▶ _WHAT IS REQUIRED_
Take the data below and extract the lines from the one with "obj.matrix_parent_inverse = Matrix.Identity(4)" to the one with "before = set(bpy.data.objects)", inclusive, exactly as written.

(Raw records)
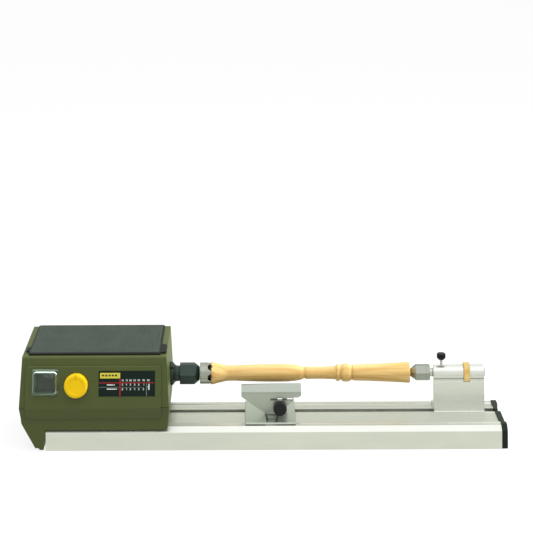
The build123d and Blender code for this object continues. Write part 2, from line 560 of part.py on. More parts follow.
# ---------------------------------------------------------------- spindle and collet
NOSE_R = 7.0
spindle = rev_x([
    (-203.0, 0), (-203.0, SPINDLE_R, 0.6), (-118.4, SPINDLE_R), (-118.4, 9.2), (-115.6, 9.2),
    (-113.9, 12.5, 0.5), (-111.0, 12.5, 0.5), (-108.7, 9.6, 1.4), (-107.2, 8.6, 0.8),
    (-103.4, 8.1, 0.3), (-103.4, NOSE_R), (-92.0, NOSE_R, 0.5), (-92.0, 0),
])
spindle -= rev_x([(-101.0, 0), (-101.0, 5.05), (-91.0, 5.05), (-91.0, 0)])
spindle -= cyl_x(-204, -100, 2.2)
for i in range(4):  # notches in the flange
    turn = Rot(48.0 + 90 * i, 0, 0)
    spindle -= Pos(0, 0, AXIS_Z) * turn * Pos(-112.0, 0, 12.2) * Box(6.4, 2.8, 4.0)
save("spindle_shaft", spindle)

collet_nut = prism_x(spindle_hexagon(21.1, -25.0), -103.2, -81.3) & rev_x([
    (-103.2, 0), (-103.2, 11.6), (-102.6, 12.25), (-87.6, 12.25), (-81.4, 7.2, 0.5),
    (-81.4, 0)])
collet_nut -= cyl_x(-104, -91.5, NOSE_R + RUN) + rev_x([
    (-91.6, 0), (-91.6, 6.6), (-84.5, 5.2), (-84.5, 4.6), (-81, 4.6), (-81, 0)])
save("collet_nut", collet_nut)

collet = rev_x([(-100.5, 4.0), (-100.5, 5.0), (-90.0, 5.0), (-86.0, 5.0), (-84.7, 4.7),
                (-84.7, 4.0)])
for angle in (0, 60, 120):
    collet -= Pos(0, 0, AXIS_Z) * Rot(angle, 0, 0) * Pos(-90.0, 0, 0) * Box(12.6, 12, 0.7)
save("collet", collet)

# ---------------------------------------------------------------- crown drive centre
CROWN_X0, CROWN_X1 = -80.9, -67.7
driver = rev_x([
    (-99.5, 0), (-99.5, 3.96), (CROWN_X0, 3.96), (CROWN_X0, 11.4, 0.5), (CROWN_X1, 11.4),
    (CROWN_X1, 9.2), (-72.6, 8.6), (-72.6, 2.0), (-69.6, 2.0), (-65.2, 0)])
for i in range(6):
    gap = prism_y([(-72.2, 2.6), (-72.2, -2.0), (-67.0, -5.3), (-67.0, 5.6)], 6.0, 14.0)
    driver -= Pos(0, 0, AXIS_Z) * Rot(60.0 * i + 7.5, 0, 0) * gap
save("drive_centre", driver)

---

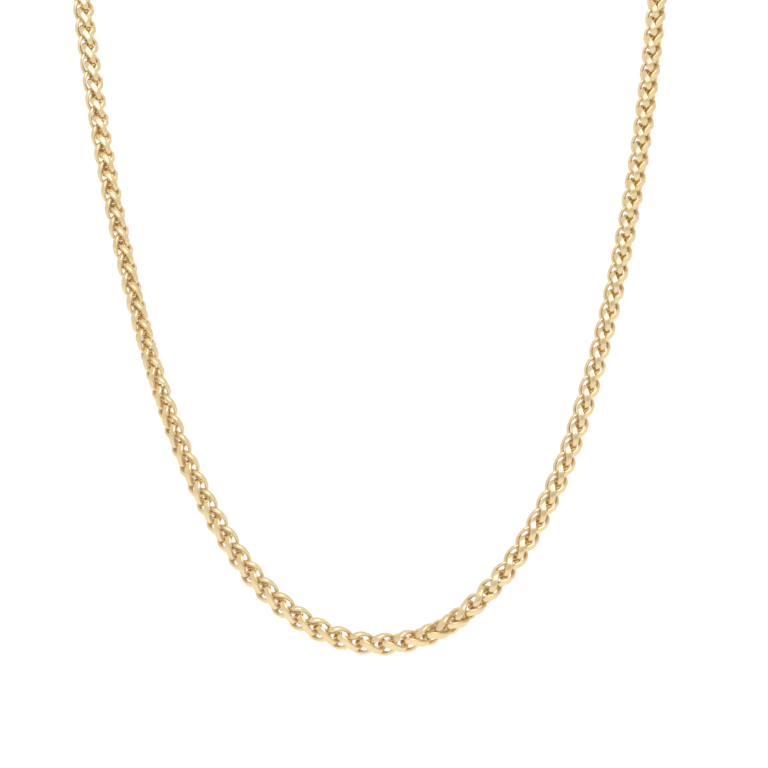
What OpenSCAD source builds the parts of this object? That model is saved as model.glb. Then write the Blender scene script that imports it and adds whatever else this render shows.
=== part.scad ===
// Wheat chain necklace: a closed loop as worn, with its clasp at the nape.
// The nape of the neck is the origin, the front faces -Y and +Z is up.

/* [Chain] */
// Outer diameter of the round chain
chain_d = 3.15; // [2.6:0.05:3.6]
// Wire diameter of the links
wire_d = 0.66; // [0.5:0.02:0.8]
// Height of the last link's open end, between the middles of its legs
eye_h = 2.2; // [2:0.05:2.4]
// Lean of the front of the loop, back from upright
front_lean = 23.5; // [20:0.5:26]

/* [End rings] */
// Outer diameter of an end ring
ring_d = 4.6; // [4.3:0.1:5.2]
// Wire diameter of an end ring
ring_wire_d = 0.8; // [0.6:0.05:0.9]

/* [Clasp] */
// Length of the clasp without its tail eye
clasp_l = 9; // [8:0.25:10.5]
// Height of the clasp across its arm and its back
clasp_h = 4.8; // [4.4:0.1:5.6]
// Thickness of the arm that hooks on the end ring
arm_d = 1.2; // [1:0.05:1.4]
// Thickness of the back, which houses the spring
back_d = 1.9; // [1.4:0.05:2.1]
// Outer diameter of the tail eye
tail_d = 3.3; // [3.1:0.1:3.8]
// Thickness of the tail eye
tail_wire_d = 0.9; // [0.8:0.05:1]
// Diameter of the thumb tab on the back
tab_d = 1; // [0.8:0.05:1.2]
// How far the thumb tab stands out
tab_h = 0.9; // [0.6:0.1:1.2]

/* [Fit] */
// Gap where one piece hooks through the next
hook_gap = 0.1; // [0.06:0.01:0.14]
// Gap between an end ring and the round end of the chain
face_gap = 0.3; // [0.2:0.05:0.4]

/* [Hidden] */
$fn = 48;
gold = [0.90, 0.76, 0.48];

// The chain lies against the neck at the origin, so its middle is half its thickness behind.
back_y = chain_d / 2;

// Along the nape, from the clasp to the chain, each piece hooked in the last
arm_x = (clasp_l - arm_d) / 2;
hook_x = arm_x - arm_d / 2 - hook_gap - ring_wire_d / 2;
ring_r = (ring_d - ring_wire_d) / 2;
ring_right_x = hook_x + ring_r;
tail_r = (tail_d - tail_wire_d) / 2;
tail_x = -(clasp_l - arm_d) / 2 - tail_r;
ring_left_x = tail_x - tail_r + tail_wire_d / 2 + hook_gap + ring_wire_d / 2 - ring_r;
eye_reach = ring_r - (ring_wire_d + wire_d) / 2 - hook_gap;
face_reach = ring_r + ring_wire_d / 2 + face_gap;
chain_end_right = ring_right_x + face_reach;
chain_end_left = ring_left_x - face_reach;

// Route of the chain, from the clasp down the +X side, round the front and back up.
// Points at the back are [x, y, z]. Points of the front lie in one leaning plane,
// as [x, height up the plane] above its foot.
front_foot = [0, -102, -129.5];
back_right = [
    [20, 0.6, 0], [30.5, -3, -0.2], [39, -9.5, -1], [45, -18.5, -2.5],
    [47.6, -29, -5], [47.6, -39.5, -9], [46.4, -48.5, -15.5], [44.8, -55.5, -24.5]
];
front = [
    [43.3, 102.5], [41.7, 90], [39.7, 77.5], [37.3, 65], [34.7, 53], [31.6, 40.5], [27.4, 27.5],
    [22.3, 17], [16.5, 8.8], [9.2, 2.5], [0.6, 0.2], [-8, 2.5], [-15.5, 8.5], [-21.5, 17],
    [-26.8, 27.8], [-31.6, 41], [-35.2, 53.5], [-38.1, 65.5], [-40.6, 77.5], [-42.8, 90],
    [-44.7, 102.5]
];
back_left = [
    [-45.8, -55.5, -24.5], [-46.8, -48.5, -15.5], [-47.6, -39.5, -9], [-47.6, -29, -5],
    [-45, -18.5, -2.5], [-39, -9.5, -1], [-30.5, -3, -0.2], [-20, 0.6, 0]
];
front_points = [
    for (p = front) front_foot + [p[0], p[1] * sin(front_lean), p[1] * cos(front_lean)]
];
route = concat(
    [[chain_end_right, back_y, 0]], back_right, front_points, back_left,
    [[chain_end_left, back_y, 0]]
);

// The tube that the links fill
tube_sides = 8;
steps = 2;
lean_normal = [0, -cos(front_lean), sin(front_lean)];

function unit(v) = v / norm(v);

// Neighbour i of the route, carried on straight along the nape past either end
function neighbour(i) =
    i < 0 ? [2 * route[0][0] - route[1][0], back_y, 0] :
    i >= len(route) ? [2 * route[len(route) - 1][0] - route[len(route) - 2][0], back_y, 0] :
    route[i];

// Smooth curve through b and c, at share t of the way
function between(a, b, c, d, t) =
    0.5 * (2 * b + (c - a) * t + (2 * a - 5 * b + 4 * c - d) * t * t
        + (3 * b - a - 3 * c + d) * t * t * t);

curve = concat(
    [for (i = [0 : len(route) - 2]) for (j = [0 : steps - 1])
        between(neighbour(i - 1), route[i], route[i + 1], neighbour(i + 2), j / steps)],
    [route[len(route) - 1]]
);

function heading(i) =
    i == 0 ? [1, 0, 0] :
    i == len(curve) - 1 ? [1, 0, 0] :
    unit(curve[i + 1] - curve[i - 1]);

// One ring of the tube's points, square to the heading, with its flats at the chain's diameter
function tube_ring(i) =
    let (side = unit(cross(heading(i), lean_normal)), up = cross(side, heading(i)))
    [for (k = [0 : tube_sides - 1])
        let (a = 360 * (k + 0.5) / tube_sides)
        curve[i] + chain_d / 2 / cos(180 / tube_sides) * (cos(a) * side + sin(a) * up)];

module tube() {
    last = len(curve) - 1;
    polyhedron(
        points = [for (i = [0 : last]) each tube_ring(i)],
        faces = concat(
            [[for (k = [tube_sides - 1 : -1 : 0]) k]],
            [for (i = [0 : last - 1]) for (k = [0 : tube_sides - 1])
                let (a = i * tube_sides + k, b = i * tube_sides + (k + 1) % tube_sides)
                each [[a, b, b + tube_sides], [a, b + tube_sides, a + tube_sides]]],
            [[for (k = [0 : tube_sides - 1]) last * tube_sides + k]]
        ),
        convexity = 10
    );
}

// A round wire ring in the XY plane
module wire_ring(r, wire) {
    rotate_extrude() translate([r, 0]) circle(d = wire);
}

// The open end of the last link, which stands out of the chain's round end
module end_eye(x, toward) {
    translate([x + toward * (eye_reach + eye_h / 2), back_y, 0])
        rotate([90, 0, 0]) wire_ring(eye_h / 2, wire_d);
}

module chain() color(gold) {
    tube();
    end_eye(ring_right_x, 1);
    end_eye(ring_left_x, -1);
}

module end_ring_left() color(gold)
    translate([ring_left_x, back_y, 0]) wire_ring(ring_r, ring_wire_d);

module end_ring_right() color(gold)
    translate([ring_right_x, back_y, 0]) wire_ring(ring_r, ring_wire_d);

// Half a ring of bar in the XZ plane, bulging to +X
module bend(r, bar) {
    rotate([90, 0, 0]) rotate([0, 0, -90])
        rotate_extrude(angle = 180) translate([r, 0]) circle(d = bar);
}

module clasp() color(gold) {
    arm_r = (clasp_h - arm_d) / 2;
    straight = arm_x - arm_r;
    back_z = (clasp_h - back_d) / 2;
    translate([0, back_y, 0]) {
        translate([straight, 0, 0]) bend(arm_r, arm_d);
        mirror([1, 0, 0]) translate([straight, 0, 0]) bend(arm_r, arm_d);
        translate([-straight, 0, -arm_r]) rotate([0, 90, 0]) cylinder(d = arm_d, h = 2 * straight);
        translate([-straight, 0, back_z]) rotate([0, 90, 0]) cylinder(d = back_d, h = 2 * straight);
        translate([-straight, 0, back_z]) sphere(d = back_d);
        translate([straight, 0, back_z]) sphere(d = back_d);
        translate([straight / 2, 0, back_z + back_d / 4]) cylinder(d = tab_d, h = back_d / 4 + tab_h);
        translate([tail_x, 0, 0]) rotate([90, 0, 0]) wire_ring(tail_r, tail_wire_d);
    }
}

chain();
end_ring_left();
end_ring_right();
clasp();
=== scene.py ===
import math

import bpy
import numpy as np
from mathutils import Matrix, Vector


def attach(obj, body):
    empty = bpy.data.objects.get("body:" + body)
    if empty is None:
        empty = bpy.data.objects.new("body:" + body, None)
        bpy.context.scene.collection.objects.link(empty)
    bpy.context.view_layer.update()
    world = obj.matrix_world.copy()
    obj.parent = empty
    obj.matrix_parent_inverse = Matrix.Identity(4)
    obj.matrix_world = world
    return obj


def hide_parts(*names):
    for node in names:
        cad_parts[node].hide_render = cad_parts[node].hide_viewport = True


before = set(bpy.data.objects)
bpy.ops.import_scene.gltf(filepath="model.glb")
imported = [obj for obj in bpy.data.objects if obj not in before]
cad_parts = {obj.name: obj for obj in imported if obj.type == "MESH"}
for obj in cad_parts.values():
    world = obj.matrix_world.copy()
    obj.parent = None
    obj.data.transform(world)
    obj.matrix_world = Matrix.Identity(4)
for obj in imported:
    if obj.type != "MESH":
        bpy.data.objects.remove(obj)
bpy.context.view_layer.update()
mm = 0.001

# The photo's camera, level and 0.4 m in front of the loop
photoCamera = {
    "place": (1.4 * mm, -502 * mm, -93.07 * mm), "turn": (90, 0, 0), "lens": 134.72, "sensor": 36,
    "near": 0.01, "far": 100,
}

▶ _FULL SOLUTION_
    obj.matrix_parent_inverse = Matrix.Identity(4)
    obj.matrix_world = world
    return obj


def hide_parts(*names):
    for node in names:
        cad_parts[node].hide_render = cad_parts[node].hide_viewport = True


before = set(bpy.data.objects)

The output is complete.